## [TASK DETAILS]
Every line below must be reproduced exactly. Copy them all.

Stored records

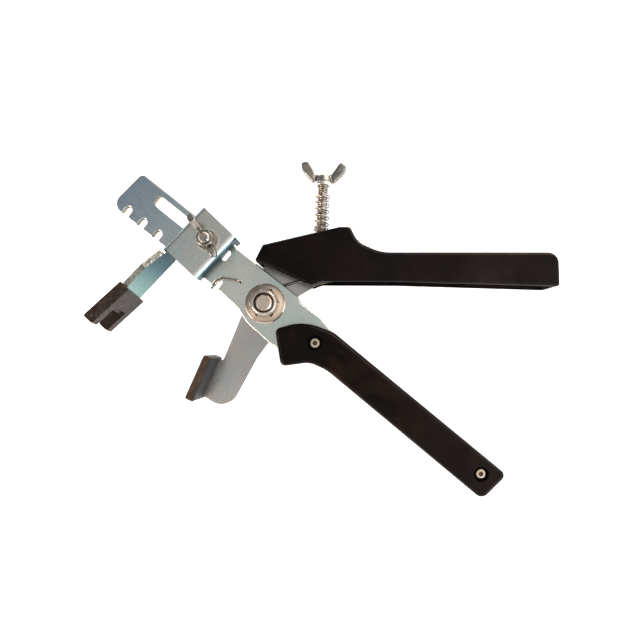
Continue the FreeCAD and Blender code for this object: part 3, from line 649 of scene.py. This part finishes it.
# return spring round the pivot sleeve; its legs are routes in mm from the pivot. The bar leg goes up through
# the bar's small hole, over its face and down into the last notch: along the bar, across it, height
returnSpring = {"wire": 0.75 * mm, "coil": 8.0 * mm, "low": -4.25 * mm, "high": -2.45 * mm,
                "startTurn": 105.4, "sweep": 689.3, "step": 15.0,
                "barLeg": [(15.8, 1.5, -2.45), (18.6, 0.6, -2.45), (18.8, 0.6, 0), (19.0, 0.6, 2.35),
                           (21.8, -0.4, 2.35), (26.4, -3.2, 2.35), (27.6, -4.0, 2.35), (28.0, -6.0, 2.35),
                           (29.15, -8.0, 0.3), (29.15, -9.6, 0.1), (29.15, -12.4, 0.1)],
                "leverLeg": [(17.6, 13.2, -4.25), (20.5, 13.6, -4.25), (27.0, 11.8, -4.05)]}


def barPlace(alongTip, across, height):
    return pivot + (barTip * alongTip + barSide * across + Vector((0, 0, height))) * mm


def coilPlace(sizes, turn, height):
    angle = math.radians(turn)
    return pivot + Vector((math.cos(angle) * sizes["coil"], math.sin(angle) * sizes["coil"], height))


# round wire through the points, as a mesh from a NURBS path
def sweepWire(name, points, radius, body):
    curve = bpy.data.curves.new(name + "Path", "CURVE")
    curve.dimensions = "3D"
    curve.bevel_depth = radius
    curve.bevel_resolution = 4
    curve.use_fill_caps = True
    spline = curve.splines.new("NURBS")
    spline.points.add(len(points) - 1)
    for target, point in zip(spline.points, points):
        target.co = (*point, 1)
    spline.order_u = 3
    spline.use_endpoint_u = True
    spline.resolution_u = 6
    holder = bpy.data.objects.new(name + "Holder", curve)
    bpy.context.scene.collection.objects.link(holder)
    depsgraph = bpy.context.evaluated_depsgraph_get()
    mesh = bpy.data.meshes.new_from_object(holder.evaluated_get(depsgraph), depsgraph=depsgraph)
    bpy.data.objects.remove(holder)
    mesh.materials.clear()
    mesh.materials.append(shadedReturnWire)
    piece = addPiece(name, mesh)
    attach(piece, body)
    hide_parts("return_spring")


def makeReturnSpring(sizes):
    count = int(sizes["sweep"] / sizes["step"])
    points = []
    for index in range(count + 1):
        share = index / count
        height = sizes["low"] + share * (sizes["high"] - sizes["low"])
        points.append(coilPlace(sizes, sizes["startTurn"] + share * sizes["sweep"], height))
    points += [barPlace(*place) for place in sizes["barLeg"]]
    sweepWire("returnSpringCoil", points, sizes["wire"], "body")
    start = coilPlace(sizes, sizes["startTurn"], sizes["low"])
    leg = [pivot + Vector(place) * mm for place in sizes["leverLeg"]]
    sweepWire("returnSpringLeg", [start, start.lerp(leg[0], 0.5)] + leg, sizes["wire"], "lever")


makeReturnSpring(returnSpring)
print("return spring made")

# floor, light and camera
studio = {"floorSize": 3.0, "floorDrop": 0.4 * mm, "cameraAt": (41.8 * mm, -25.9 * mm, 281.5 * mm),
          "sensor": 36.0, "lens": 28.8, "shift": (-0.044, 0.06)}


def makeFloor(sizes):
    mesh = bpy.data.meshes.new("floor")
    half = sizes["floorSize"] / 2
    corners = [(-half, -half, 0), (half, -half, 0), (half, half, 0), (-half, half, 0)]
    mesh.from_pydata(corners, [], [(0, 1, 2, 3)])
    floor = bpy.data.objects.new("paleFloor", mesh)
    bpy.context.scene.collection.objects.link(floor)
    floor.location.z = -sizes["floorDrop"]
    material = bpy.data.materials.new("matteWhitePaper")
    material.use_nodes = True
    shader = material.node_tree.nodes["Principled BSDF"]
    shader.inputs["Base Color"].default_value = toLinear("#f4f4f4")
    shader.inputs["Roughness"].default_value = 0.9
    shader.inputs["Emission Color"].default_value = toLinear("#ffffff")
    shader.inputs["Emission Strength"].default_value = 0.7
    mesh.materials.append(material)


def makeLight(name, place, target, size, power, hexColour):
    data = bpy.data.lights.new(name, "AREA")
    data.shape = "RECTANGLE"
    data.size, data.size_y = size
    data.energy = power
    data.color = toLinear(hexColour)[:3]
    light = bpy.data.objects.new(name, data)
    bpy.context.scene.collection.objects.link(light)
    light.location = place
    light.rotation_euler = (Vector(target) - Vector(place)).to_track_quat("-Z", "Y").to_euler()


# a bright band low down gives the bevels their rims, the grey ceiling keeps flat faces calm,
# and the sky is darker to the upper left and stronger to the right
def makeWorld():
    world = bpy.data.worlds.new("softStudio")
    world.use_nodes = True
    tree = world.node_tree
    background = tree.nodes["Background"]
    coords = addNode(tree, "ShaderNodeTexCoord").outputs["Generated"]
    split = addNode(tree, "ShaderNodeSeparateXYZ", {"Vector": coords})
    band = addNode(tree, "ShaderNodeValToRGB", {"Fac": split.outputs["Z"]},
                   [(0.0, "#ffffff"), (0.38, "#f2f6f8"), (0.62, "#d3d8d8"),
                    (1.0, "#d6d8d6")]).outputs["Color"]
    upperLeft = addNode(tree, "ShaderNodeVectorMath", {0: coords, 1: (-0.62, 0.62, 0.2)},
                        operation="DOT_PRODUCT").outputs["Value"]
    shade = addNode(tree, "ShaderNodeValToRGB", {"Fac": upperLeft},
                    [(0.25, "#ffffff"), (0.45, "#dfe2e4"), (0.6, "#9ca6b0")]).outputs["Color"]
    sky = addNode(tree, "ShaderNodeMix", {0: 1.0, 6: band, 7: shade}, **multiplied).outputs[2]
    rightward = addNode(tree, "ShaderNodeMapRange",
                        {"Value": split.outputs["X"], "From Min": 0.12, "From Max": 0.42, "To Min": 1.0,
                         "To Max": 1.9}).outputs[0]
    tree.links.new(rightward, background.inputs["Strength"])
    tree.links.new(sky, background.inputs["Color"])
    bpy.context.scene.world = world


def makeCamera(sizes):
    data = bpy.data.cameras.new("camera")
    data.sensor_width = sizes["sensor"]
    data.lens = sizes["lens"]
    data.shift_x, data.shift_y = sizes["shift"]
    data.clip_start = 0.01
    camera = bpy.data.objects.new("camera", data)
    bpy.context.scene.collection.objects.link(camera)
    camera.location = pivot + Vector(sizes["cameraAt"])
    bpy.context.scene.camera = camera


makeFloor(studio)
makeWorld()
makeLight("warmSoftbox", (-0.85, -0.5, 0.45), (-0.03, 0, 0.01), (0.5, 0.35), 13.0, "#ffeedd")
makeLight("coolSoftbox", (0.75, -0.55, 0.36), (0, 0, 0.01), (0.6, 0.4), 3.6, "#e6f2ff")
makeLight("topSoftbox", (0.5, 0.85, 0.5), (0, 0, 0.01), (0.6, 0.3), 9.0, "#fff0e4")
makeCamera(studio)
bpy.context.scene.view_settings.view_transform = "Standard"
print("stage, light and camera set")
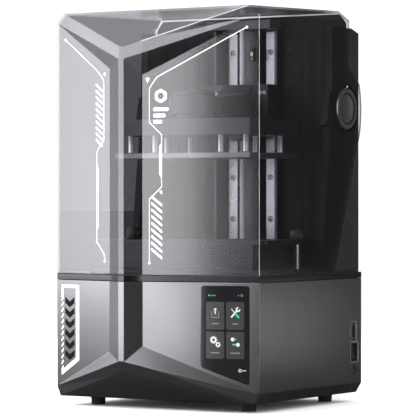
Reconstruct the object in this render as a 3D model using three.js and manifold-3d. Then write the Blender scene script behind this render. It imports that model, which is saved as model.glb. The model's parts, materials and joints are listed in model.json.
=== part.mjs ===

## [ANSWER TO THIS TASK]
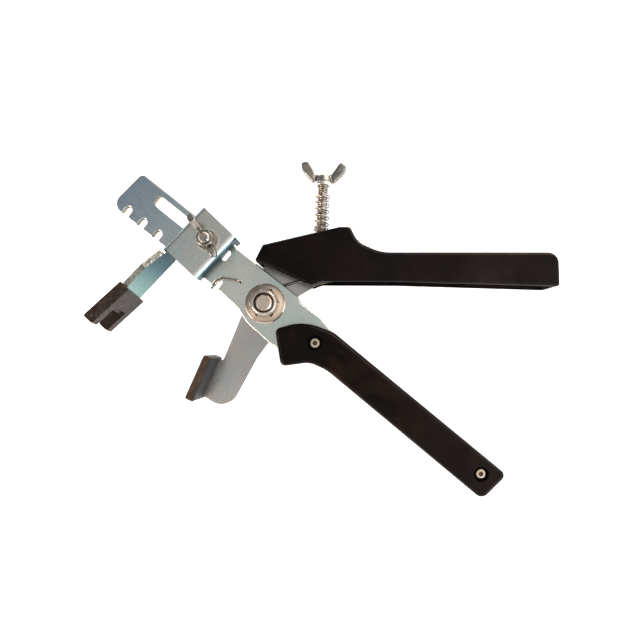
Continue the FreeCAD and Blender code for this object: part 3, from line 649 of scene.py. This part finishes it.
# return spring round the pivot sleeve; its legs are routes in mm from the pivot. The bar leg goes up through
# the bar's small hole, over its face and down into the last notch: along the bar, across it, height
returnSpring = {"wire": 0.75 * mm, "coil": 8.0 * mm, "low": -4.25 * mm, "high": -2.45 * mm,
                "startTurn": 105.4, "sweep": 689.3, "step": 15.0,
                "barLeg": [(15.8, 1.5, -2.45), (18.6, 0.6, -2.45), (18.8, 0.6, 0), (19.0, 0.6, 2.35),
                           (21.8, -0.4, 2.35), (26.4, -3.2, 2.35), (27.6, -4.0, 2.35), (28.0, -6.0, 2.35),
                           (29.15, -8.0, 0.3), (29.15, -9.6, 0.1), (29.15, -12.4, 0.1)],
                "leverLeg": [(17.6, 13.2, -4.25), (20.5, 13.6, -4.25), (27.0, 11.8, -4.05)]}


def barPlace(alongTip, across, height):
    return pivot + (barTip * alongTip + barSide * across + Vector((0, 0, height))) * mm


def coilPlace(sizes, turn, height):
    angle = math.radians(turn)
    return pivot + Vector((math.cos(angle) * sizes["coil"], math.sin(angle) * sizes["coil"], height))


# round wire through the points, as a mesh from a NURBS path
def sweepWire(name, points, radius, body):
    curve = bpy.data.curves.new(name + "Path", "CURVE")
    curve.dimensions = "3D"
    curve.bevel_depth = radius
    curve.bevel_resolution = 4
    curve.use_fill_caps = True
    spline = curve.splines.new("NURBS")
    spline.points.add(len(points) - 1)
    for target, point in zip(spline.points, points):
        target.co = (*point, 1)
    spline.order_u = 3
    spline.use_endpoint_u = True
    spline.resolution_u = 6
    holder = bpy.data.objects.new(name + "Holder", curve)
    bpy.context.scene.collection.objects.link(holder)
    depsgraph = bpy.context.evaluated_depsgraph_get()
    mesh = bpy.data.meshes.new_from_object(holder.evaluated_get(depsgraph), depsgraph=depsgraph)
    bpy.data.objects.remove(holder)
    mesh.materials.clear()
    mesh.materials.append(shadedReturnWire)
    piece = addPiece(name, mesh)
    attach(piece, body)
    hide_parts("return_spring")


def makeReturnSpring(sizes):
    count = int(sizes["sweep"] / sizes["step"])
    points = []
    for index in range(count + 1):
        share = index / count
        height = sizes["low"] + share * (sizes["high"] - sizes["low"])
        points.append(coilPlace(sizes, sizes["startTurn"] + share * sizes["sweep"], height))
    points += [barPlace(*place) for place in sizes["barLeg"]]
    sweepWire("returnSpringCoil", points, sizes["wire"], "body")
    start = coilPlace(sizes, sizes["startTurn"], sizes["low"])
    leg = [pivot + Vector(place) * mm for place in sizes["leverLeg"]]
    sweepWire("returnSpringLeg", [start, start.lerp(leg[0], 0.5)] + leg, sizes["wire"], "lever")


makeReturnSpring(returnSpring)
print("return spring made")

# floor, light and camera
studio = {"floorSize": 3.0, "floorDrop": 0.4 * mm, "cameraAt": (41.8 * mm, -25.9 * mm, 281.5 * mm),
          "sensor": 36.0, "lens": 28.8, "shift": (-0.044, 0.06)}


def makeFloor(sizes):
    mesh = bpy.data.meshes.new("floor")
    half = sizes["floorSize"] / 2
    corners = [(-half, -half, 0), (half, -half, 0), (half, half, 0), (-half, half, 0)]
    mesh.from_pydata(corners, [], [(0, 1, 2, 3)])
    floor = bpy.data.objects.new("paleFloor", mesh)
    bpy.context.scene.collection.objects.link(floor)
    floor.location.z = -sizes["floorDrop"]
    material = bpy.data.materials.new("matteWhitePaper")
    material.use_nodes = True
    shader = material.node_tree.nodes["Principled BSDF"]
    shader.inputs["Base Color"].default_value = toLinear("#f4f4f4")
    shader.inputs["Roughness"].default_value = 0.9
    shader.inputs["Emission Color"].default_value = toLinear("#ffffff")
    shader.inputs["Emission Strength"].default_value = 0.7
    mesh.materials.append(material)


def makeLight(name, place, target, size, power, hexColour):
    data = bpy.data.lights.new(name, "AREA")
    data.shape = "RECTANGLE"
    data.size, data.size_y = size
    data.energy = power
    data.color = toLinear(hexColour)[:3]
    light = bpy.data.objects.new(name, data)
    bpy.context.scene.collection.objects.link(light)
    light.location = place
    light.rotation_euler = (Vector(target) - Vector(place)).to_track_quat("-Z", "Y").to_euler()


# a bright band low down gives the bevels their rims, the grey ceiling keeps flat faces calm,
# and the sky is darker to the upper left and stronger to the right
def makeWorld():
    world = bpy.data.worlds.new("softStudio")
    world.use_nodes = True
    tree = world.node_tree
    background = tree.nodes["Background"]
    coords = addNode(tree, "ShaderNodeTexCoord").outputs["Generated"]
    split = addNode(tree, "ShaderNodeSeparateXYZ", {"Vector": coords})
    band = addNode(tree, "ShaderNodeValToRGB", {"Fac": split.outputs["Z"]},
                   [(0.0, "#ffffff"), (0.38, "#f2f6f8"), (0.62, "#d3d8d8"),
                    (1.0, "#d6d8d6")]).outputs["Color"]
    upperLeft = addNode(tree, "ShaderNodeVectorMath", {0: coords, 1: (-0.62, 0.62, 0.2)},
                        operation="DOT_PRODUCT").outputs["Value"]
    shade = addNode(tree, "ShaderNodeValToRGB", {"Fac": upperLeft},
                    [(0.25, "#ffffff"), (0.45, "#dfe2e4"), (0.6, "#9ca6b0")]).outputs["Color"]
    sky = addNode(tree, "ShaderNodeMix", {0: 1.0, 6: band, 7: shade}, **multiplied).outputs[2]
    rightward = addNode(tree, "ShaderNodeMapRange",
                        {"Value": split.outputs["X"], "From Min": 0.12, "From Max": 0.42, "To Min": 1.0,
                         "To Max": 1.9}).outputs[0]
    tree.links.new(rightward, background.inputs["Strength"])
    tree.links.new(sky, background.inputs["Color"])
    bpy.context.scene.world = world


def makeCamera(sizes):
    data = bpy.data.cameras.new("camera")
    data.sensor_width = sizes["sensor"]
    data.lens = sizes["lens"]
    data.shift_x, data.shift_y = sizes["shift"]
    data.clip_start = 0.01
    camera = bpy.data.objects.new("camera", data)
    bpy.context.scene.collection.objects.link(camera)
    camera.location = pivot + Vector(sizes["cameraAt"])
    bpy.context.scene.camera = camera


makeFloor(studio)
makeWorld()
makeLight("warmSoftbox", (-0.85, -0.5, 0.45), (-0.03, 0, 0.01), (0.5, 0.35), 13.0, "#ffeedd")
makeLight("coolSoftbox", (0.75, -0.55, 0.36), (0, 0, 0.01), (0.6, 0.4), 3.6, "#e6f2ff")
makeLight("topSoftbox", (0.5, 0.85, 0.5), (0, 0, 0.01), (0.6, 0.3), 9.0, "#fff0e4")
makeCamera(studio)
bpy.context.scene.view_settings.view_transform = "Standard"
print("stage, light and camera set")
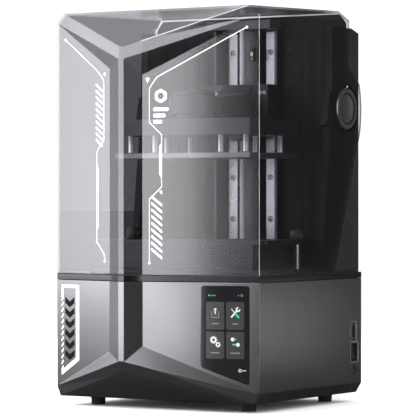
Reconstruct the object in this render as a 3D model using three.js and manifold-3d. Then write the Blender scene script behind this render. It imports that model, which is saved as model.glb. The model's parts, materials and joints are listed in model.json.
=== part.mjs ===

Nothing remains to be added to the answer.